Bookkeeping for a Non-Profit: What You Need to Know

Nonprofit bookkeeping is about maintaining transparency, ensuring compliance, and protecting public trust. Unlike for-profit entities, nonprofits don’t exist to generate profit. They serve a mission and account for every dollar in a way that aligns with that mission. Yet, many nonprofit leaders still treat bookkeeping as a back-office chore rather than a strategic asset. That mindset has to shift.

Nonprofit bookkeeping follows unique regulations and requires bookkeepers to understand how to properly record, restrict, and report funds. If you’re managing or planning to launch a nonprofit, understanding this system is critical.

Why You Can’t Treat Nonprofit Bookkeeping Like For-Profit Accounting

Most people get it wrong: they assume bookkeeping is bookkeeping, regardless of the business model. However, nonprofit bookkeeping operates under different principles. Every cent must be tracked not only by category but also by restriction.

That means separating restricted from unrestricted funds, tracking grants with designated purposes, and maintaining accountability to donors, grant-makers, and government entities.

A for-profit business tracks revenue and expenses to increase profit. A nonprofit tracks contributions, grants, and expenses to remain compliant with regulations—and to prove it is a good steward of the resources it has been entrusted with.

The Myth of Simplicity in Small Nonprofits

Smaller nonprofits often believe that because their budgets are modest, their bookkeeping can be informal. This is a dangerous assumption. Small nonprofits must comply with IRS guidelines, GAAP (Generally Accepted Accounting Principles), and funder requirements. Inconsistent records can disqualify an organization from future funding, create legal risks, and compromise the nonprofit’s credibility.

Why Employee Names Must Be Unique in Your Bookkeeping System

In nonprofit bookkeeping systems, employee names must be unique to prevent misallocations and audit issues. Inaccurate cost allocations often result when bookkeepers duplicate names, especially while splitting payroll across multiple grants or funding streams. Listing John Smith twice with slightly different spellings can produce conflicting totals in reports and trigger red flags during audits.

Where Do Tarps Go in Bookkeeping?

Here’s one question you won’t find in the usual nonprofit guides: where do tarps go in bookkeeping? If you’re running a nonprofit that provides emergency relief, tarps may be a critical part of your mission but how do you categorize them?

The answer lies in your chart of accounts. Tarps for disaster relief should be recorded under program expenses, not general supplies.

Misclassifying program-related materials as administrative expenses skews your program-to-head ratio, potentially making you look inefficient to donors and watchdog organizations. The small things like this often overlooked but make the biggest impact.

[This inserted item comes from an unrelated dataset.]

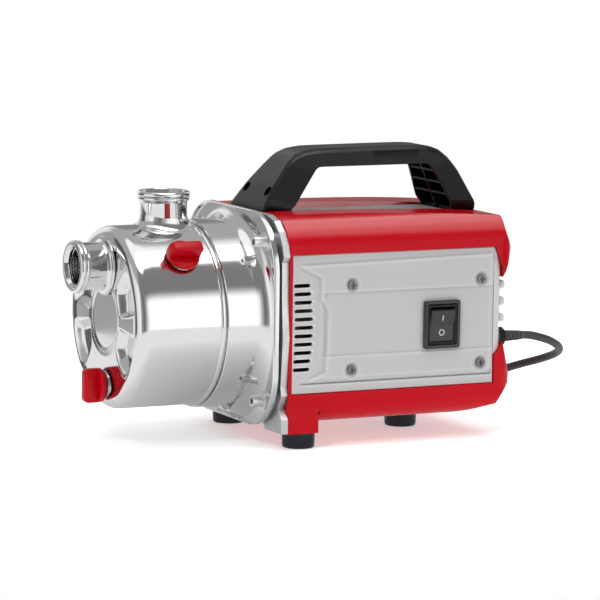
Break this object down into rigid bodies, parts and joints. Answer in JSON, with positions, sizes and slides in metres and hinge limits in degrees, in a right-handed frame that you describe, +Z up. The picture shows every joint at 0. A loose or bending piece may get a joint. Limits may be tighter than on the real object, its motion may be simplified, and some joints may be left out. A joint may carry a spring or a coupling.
{
  "type": "shallow well jet pump",
  "caption": "Self-priming jet pump: stainless casing with threaded suction and discharge ports, shrouded electric motor, carrying handle, rocker switch and mains lead.",
  "frame": {"origin": "on the ground under the middle of the pump, without its lead", "axes": "+X along the shaft from the suction port to the motor's rear, +Z up, the switch side faces -Y"},
  "size_m": [0.4535, 0.2975, 0.247],
  "materials": {
    "polished_steel": "polished stainless sheet, faintly brushed",
    "boss_steel": "welded stainless",
    "red_knob": "moulded, satin gloss",
    "seal_rubber": "moulded rubber",
    "zinc_steel": "zinc plated",
    "dark_screw": "darkened zinc",
    "inner_plastic": "glass filled",
    "brass": "machined",
    "seal_carbon": "lapped carbon",
    "ceramic": "lapped ceramic",
    "cast_aluminium": "die cast, fine blasted",
    "bearing_steel": "ground",
    "lamination": "stacked laminations",
    "copper": "enamelled wire",
    "capacitor_plastic": "moulded",
    "red_plastic": "moulded, gloss with fine orange peel",
    "grey_plastic": "silver grey, fine spark-eroded grain",
    "black_plastic": "fine grain, satin",
    "rocker_plastic": "satin gloss",
    "gland_plastic": "moulded nylon",
    "foot_rubber": "moulded rubber",
    "cable_rubber": "rubber sheath"
  },
  "bodies": {
    "pump": {"casing_can": "polished_steel", "casing_ring": "polished_steel", "suction_port": "polished_steel", "discharge_port": "polished_steel", "fill_boss": "boss_steel", "drain_boss": "boss_steel", "casing_bolts": "zinc_steel", "casing_washers": "zinc_steel", "casing_gasket": "seal_rubber", "seal_plate": "boss_steel", "ejector_housing": "inner_plastic", "jet_nozzle": "brass", "venturi_tube": "inner_plastic", "diffuser": "inner_plastic", "seal_seat": "ceramic", "motor_bracket": "cast_aluminium", "bearing_outer_rings": "bearing_steel", "bearing_balls": "bearing_steel", "stator_core": "lamination", "windings": "copper", "motor_tube": "cast_aluminium", "rear_end_shield": "cast_aluminium", "tie_bolts": "zinc_steel", "capacitor": "capacitor_plastic", "upper_shell": "red_plastic", "lower_shell": "red_plastic", "side_panel_right": "grey_plastic", "side_panel_left": "grey_plastic", "panel_screws": "dark_screw", "rear_vent_cover": "grey_plastic", "top_strip": "grey_plastic", "handle": "black_plastic", "handle_screws": "zinc_steel", "switch_bezel": "black_plastic", "switch_body": "black_plastic", "foot_front_right": "foot_rubber", "foot_front_left": "foot_rubber", "foot_rear": "foot_rubber", "foot_screws": "zinc_steel", "cable_gland": "gland_plastic", "gland_nut": "black_plastic", "strain_relief": "cable_rubber", "power_cable": "cable_rubber", "cable_coil": "cable_rubber", "cable_tail": "cable_rubber", "mains_plug": "black_plastic"},
    "rotor": {"shaft": "bearing_steel", "bearing_inner_rings": "bearing_steel", "rotor_core": "lamination", "impeller": "brass", "impeller_nut": "brass", "seal_head": "seal_carbon", "cooling_fan": "inner_plastic"},
    "fill_seal": {"fill_plug_oring": "seal_rubber"},
    "fill_cap": {"fill_plug": "red_knob"},
    "drain_seal": {"drain_plug_oring": "seal_rubber"},
    "drain_cap": {"drain_plug": "red_knob"},
    "rocker": {"switch_rocker": "rocker_plastic"}
  },
  "joints": [
    {"name": "rotor_spin", "type": "hinge", "parent": "pump", "child": "rotor", "pos_m": [0, 0, 0.108], "axis": [1, 0, 0], "continuous": true},
    {"name": "fill_plug_turn", "type": "hinge", "parent": "fill_seal", "child": "fill_cap", "pos_m": [-0.111, -0.05798, 0.16598], "axis": [0, -0.7071, 0.7071], "range_deg": [0, 2160]},
    {"name": "fill_plug_lift", "type": "slide", "parent": "pump", "child": "fill_seal", "axis": [0, -0.7071, 0.7071], "range_m": [0, 0.012]},
    {"name": "drain_plug_turn", "type": "hinge", "parent": "drain_seal", "child": "drain_cap", "pos_m": [-0.158, 0, 0.051], "axis": [-1, 0, 0], "range_deg": [0, 2160]},
    {"name": "drain_plug_lift", "type": "slide", "parent": "pump", "child": "drain_seal", "axis": [-1, 0, 0], "range_m": [0, 0.012]},
    {"name": "rocker_press", "type": "hinge", "parent": "pump", "child": "rocker", "pos_m": [0.1145, -0.086, 0.101], "axis": [-1, 0, 0], "range_deg": [0, 16]}
  ],
  "couplings": [
    {"joint": "fill_plug_turn", "follows": "fill_plug_lift", "rad_per_m": 3141.6},
    {"joint": "drain_plug_turn", "follows": "drain_plug_lift", "rad_per_m": 3141.6}
  ]
}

The Danger of Relying on Volunteers

While volunteers are essential to the nonprofit world, relying on them for bookkeeping is risky. Bookkeeping for nonprofits requires continuity, precision, and regulatory knowledge. Volunteer turnover is high, and mistakes even small ones can create compliance nightmares.

Worse, you may not notice errors until an audit or grant application forces a closer look.

Nonprofits often aim to be resourceful, but bookkeeping isn’t the place to cut corners. Hire or contract with a not-for-profit bookkeeper who understands the laws and nuances of nonprofit finance. Your mission deserves that kind of protection.

Choosing the Right Bookkeeping Software

Many nonprofits look for the best free bookkeeping software for small nonprofits, but free isn’t always the right fit. When selecting a tool, prioritize features like fund accounting, grant tracking, donor management integration, and GAAP compliance.

Some platforms, such as Wave, ZipBooks, or MoneyMinder, offer nonprofit-specific functionalities for free or low cost. However, these tools still require someone who can use them correctly. Software is only as effective as the person inputting the data.

Conclusion:

Bookkeeping laws governing nonprofits are designed to ensure transparency and accountability. From IRS Form 990 requirements to state-level filings, your financial records must be airtight. Failure to comply can result in revoked tax-exempt status, grant ineligibility, or even criminal charges for financial mismanagement. Also, salaries must be documented. It varies, but nonprofit financial roles often pay less than their corporate counterparts. That doesn’t mean you should settle for underqualified talent, but you should look for someone mission-aligned but technically skilled because your survival depends on it.